There needs to be a specific category to define what constitutes an “R&D activity” to help businesses avoid confusion between “product development” (operating costs) and “scientific research” (incentive R&D costs). If the R&D certification procedure is too complicated, young startups will have difficulty accessing the policy. Similarly, the mechanism for choosing when to apply incentives needs to be designed flexibly, in line with the reality that startups often do not make a profit in the first 3-5 years.
Another issue that needs attention is the accounting of intangible assets - a typical product of innovation. Software, inventions, data, etc. currently do not have full regulations on valuation, depreciation and tax incentives, which is also a reason why businesses are hesitant to invest. Therefore, it is necessary to soon issue separate accounting standards for intangible assets, referring to international practices.
In addition, new fields such as fintech, healthtech, and data technology still lack a legal framework. To encourage innovation, a controlled sandbox mechanism is needed, accompanied by a flexible tax framework during the testing phase, creating a legal “safe zone” for businesses.

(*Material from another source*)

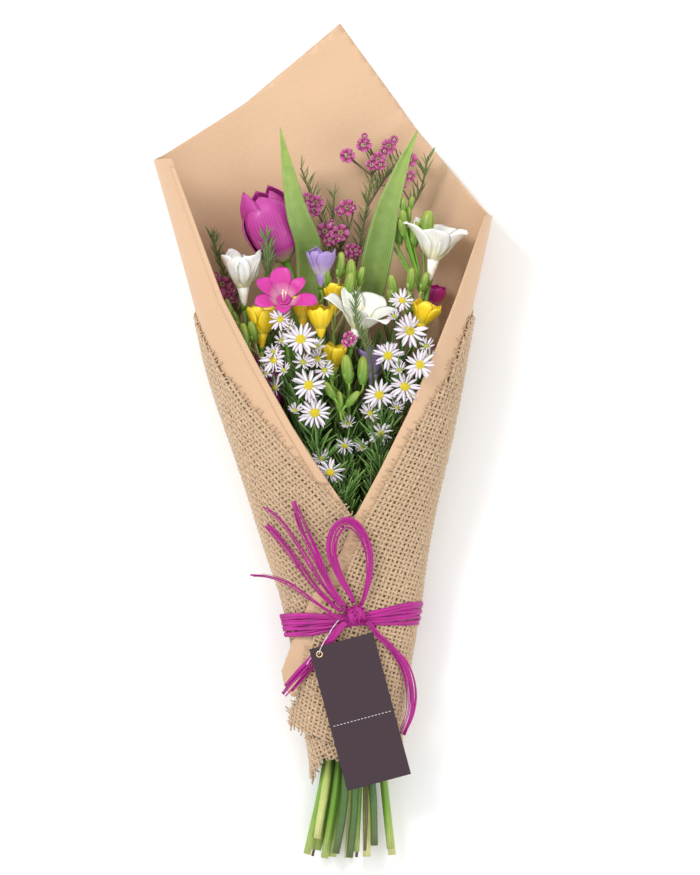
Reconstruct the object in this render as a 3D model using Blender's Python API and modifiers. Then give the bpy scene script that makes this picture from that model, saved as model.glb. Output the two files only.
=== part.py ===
"""Hand-tied spring bouquet in a kraft paper cone and a jute burlap wrap.

The bouquet lies on its back on a table: +X is its right, +Y runs along it from the cut stem ends to
the paper's peak, and +Z points up from the table. The origin is under its middle. Shapes are worked
out in millimetres, and every mesh and curve is made in metres.
"""
import math
import random

import bmesh
import bpy
import numpy as np
from mathutils import Matrix, Vector
from mathutils.bvhtree import BVHTree

MM = 0.001

# Sheets, in millimetres
PAPER = 0.6
BURLAP = 1.4
LAYER_GAP = 0.8
SPIRAL_PITCH = PAPER + BURLAP + 2 * LAYER_GAP
SEAT_GAP = 0.35
BURLAP_OFFSET = PAPER / 2 + LAYER_GAP + BURLAP / 2
BURLAP_OUTSIDE = BURLAP_OFFSET + BURLAP / 2
TIE_LIFT = 3.0

# The cone: places along the bouquet, from the cut ends to the peak, with the value there
CONE_LEFT = ((-320, -21), (-256, -7), (-211, -12), (-155, -21), (-118, -29), (-85, -40), (-28, -58),
             (50, -84), (92, -94), (210, -127), (315, -158))
CONE_RIGHT = ((-320, 60), (-240, 56), (-193, 60), (-155, 65.5), (-118, 71.5), (-85, 76), (-57, 81),
              (10, 96), (92, 111), (168, 127), (315, 150))
CONE_HEIGHT = ((-320, 34), (-256, 39), (-211, 44), (-155, 49), (-118, 52), (-85, 59), (-28, 75),
               (50, 89), (92, 94), (210, 104), (315, 116))
CONE_FLOOR = ((-211, BURLAP_OUTSIDE), (-155, BURLAP_OUTSIDE + TIE_LIFT),
              (-118, BURLAP_OUTSIDE + TIE_LIFT), (-85, BURLAP_OUTSIDE), (95, BURLAP_OUTSIDE),
              (172, PAPER / 2), (315, PAPER / 2))
ROUNDNESS = 2.5
FLAT_SHARE = 0.055
SIDES = 20
TURN_STEP = 2 * math.pi / SIDES
PLAIN_TURN = 0.6
FREE_TURN = math.pi + 1.0

# Free edges of the sheets: places along the bouquet, with the edge's place across it
PAPER_CORNER_LEFT = 210
PAPER_CORNER_RIGHT = 168
PAPER_BACK_LEFT = ((210, -126.8), (255, -57.8), (315, 13.5))
PAPER_BACK_RIGHT = ((168, 126.9), (234, 72), (315, 13.5))
PAPER_FLAP_LEFT = ((-193, 42), (-118, 48), (-85, 41), (-57, 22.5), (-14, -6.8), (10, -22), (35, -36),
                   (59, -49.5), (105, -73.5), (135, -84.8), (210, -112))
PAPER_FLAP_RIGHT = ((-193, -22.5), (-181, -33), (-155, -23.5), (-118, -8), (-85, 13.5), (-57, 24.8),
                    (-22, 43.5), (19, 63.8), (71, 86), (108, 101), (168, 122))
PAPER_ROWS = (315, 270, 235, 213, 206, 172, 165, 125, 92, 72, 50, 30, 10, -28, -57, -85, -118, -137,
              -155, -181, -193)
BURLAP_FLAP_LEFT = ((-240, 20), (-193, 40), (-118, 46), (-85, 39), (-57, 22.5), (-33, -3),
                    (4, -33.8), (25, -53), (50, -73), (76, -88), (92, -93.5))
BURLAP_FLAP_RIGHT = ((-240, 46), (-222, -6), (-211, -28), (-195, -18), (-165, -9), (-127, 0),
                     (-105, 16), (-59, 33), (-34, 46.5), (10, 70.5), (51, 96), (92, 110.5))
BURLAP_ROWS = (92, 72, 50, 30, 10, -28, -57, -85, -118, -137, -155, -181, -193, -211, -222, -238)
BURLAP_TIP = (-math.pi / 2, 0.8, 18.0)

# Raffia, thread and tag
BAND_WIDTH = 12.0
BAND_THICK = 2.0
BAND_MIDDLE = -134.5
BAND_TILT = 0.10
KNOT = (25.5, -130.0)
KNOT_SIZE = (10.0, 8.0, 6.0)
TAG_SIZE = (49.5, 112.0, 0.7)
TAG_MIDDLE = (28.6, -203.5)
TAG_TURN = math.radians(15.0)
TAG_HOLE = 3.4
THREAD = 0.9


def along(knots, y):
    """Value at y of a line through knots, each a place and a value."""
    places, values = zip(*knots)
    return float(np.interp(y, places, values))


def cone_size(y):
    """Middle, half width, floor and half height of the cone's section at y."""
    left = along(CONE_LEFT, y)
    right = along(CONE_RIGHT, y)
    half_height = along(CONE_HEIGHT, y) / (2 - FLAT_SHARE)
    return (left + right) / 2, (right - left) / 2, along(CONE_FLOOR, y), half_height


def spiral(turn):
    """How far a sheet has wound outwards at a turn counted from the middle of its back."""
    slope = SPIRAL_PITCH / 2 / (math.pi - PLAIN_TURN)
    return math.copysign(max(0.0, abs(turn) - PLAIN_TURN) * slope, turn)


def cone_point(y, turn, outwards=0.0):
    """Point on the wound sheet: turn 0 is under the flowers, a quarter is the right side."""
    middle, half_width, floor, half_height = cone_size(y)
    held = min(turn, FREE_TURN)
    sine = math.copysign(abs(math.sin(held)) ** (2 / ROUNDNESS), math.sin(held))
    cosine = math.copysign(abs(math.cos(held)) ** (2 / ROUNDNESS), math.cos(held))
    lift = (1 - cosine) - FLAT_SHARE
    normal = Vector((0.0, 0.0, -1.0))
    if lift > 0:
        power = 2 - 2 / ROUNDNESS
        across = math.copysign(abs(math.sin(held)) ** power, math.sin(held)) / half_width
        upwards = math.copysign(abs(math.cos(held)) ** power, math.cos(held)) / half_height
        normal = Vector((across, 0.0, -upwards)).normalized()
    point = Vector((middle + half_width * sine, y, floor + half_height * max(lift, 0.0)))
    point += normal * (outwards + spiral(turn))
    forwards = Vector((-normal.z, 0.0, normal.x))
    return point + forwards * (turn - held) * half_width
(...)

In short, for Resolution 57 to spread widely, there must be synchronization in implementation instructions, simple procedures and flexible mechanisms for startups. It is necessary to have a mechanism for regular dialogue between management agencies and businesses, ensuring policies are close to reality, and at the same time strongly transforming management thinking from "management" to "serving and accompanying" people and businesses. At that time, taxes will truly become a "lever" to create a vibrant innovation ecosystem, bringing Vietnam to the regional level and realizing the aspiration for strong development.